In the series of shorter essays that make up the bulk of the volume, Barthes offers up interpretations of a host of phenomena, popular icons, events, attitudes, and so forth. In each essay he exposes is the way something that is actually a contingent and specific product of historical circumstances (which might therefore be open to contestation and reform in the ongoing social struggle of history) has come to assume the status of the natural, the inevitable, the taken-for-granted, the best of all possible worlds, the best workable solution, and so on. But although each short essay testifies in its own way to the ideological accomplishment of naturalization, the fact is that the force of “nature” for each of the objects of his interpretations is a bit different in the specific work it seems to do, and in the specific forms it seems to take.

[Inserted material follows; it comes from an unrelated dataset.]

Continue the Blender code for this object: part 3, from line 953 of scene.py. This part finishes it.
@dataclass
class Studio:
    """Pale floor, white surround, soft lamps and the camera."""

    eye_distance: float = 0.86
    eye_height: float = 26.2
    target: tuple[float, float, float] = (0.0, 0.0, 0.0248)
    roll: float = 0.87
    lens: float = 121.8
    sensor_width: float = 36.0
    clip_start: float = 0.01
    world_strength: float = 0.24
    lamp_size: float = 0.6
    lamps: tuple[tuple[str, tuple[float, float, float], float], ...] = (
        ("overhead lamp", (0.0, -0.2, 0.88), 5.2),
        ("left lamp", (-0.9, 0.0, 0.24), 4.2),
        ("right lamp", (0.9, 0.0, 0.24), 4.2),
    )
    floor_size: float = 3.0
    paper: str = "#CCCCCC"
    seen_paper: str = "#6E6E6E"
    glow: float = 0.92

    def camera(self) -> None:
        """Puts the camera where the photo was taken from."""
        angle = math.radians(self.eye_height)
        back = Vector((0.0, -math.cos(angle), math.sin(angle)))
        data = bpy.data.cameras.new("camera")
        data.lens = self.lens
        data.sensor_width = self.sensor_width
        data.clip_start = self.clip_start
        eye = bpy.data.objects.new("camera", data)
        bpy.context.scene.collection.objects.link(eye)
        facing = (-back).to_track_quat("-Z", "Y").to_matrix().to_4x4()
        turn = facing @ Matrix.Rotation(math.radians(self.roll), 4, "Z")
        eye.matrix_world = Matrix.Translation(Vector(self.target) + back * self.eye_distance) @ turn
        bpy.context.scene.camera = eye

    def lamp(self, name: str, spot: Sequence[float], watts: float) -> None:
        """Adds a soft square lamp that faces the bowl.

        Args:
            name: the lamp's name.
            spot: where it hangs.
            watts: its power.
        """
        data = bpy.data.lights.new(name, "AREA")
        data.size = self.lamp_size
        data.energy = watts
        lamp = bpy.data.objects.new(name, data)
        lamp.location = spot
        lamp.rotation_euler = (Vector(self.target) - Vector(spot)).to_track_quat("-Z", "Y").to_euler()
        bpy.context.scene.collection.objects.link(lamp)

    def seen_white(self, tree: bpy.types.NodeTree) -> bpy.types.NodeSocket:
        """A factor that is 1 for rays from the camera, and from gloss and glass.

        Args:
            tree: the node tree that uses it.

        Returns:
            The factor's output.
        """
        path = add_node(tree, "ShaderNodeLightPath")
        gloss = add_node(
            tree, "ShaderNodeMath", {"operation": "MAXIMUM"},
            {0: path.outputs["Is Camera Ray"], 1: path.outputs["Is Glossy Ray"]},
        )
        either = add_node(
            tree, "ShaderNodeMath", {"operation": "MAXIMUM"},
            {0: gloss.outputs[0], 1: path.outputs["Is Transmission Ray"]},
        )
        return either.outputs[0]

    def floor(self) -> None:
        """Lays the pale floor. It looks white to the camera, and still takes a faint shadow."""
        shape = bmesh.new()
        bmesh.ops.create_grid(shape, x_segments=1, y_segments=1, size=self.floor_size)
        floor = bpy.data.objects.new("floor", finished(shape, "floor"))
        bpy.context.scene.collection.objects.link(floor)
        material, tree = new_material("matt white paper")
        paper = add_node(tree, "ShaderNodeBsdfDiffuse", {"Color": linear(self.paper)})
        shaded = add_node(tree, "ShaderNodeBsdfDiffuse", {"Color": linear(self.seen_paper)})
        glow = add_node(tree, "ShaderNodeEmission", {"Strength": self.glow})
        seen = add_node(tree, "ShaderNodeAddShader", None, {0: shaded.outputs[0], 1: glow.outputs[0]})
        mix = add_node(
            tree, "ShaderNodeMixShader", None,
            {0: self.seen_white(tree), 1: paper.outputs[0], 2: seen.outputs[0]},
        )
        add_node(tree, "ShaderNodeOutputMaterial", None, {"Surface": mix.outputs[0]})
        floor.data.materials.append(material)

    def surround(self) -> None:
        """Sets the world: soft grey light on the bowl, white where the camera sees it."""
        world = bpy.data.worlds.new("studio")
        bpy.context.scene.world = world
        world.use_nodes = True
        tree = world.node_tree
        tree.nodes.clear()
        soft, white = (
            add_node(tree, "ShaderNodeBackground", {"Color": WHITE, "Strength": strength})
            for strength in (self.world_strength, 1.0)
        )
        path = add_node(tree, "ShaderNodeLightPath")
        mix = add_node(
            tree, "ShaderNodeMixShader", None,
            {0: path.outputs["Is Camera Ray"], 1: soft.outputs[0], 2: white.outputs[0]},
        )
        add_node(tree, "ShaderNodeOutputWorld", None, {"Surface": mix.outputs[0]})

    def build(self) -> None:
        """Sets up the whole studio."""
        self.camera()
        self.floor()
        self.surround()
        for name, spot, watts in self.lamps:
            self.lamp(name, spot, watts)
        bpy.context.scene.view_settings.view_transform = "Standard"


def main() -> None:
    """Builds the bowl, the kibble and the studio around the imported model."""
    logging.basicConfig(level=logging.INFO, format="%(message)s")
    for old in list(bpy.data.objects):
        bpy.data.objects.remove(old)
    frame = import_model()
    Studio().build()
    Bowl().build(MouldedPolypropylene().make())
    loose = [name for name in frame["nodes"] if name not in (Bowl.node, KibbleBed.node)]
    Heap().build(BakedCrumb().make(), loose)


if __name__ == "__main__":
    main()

Pick two of the objects Barthes interprets in his shorter essays. First, show how these essays both illustrate the more general thesis that myth is naturalization, and then point to some significant differences in the way “the natural” seems to function more specifically in each of your chosen examples.

Question Four:

Would you characterize John Carpenter’s film “They Live” as a film about ideology? Why or why not? In what ways does the film recognizably depict the workings of ideology in contemporary American society? Do you think the account of ideology we discussed in Barthes’ Mythologies corresponds to (or interestingly fails to do so) the account of ideology one might discern in the film? Does Carpenter’s film express its own ideological commitments? Substantiate your claims with examples from the film and quotations from any relevant texts.

Question Five:

In the History of Sexuality, Vol. I, Michel Foucault complains that “[i]n political thought and analysis, we still have not cut off the head of the king.” Similarly, quite early on in the text he expresses doubt at the notion that “the workings of power… belong primarily to the category of repression.” Is Foucault’s own account of power in the book different in a way that makes a difference from the account he criticizes? Why or why not? Provide concrete textual evidence in support of your view.

Question Six:

Nietzsche’s Ecce Homo certainly appears at first glance to be an exercise in rampant and relentless megalomania. But how might you the argument that Nietzsche is actually rather modest in the claims he makes in the book? What insight might this modesty provide as we try to make sense of Nietzsche’s project and his interpretive method of “affirmation” in Ecce Homo?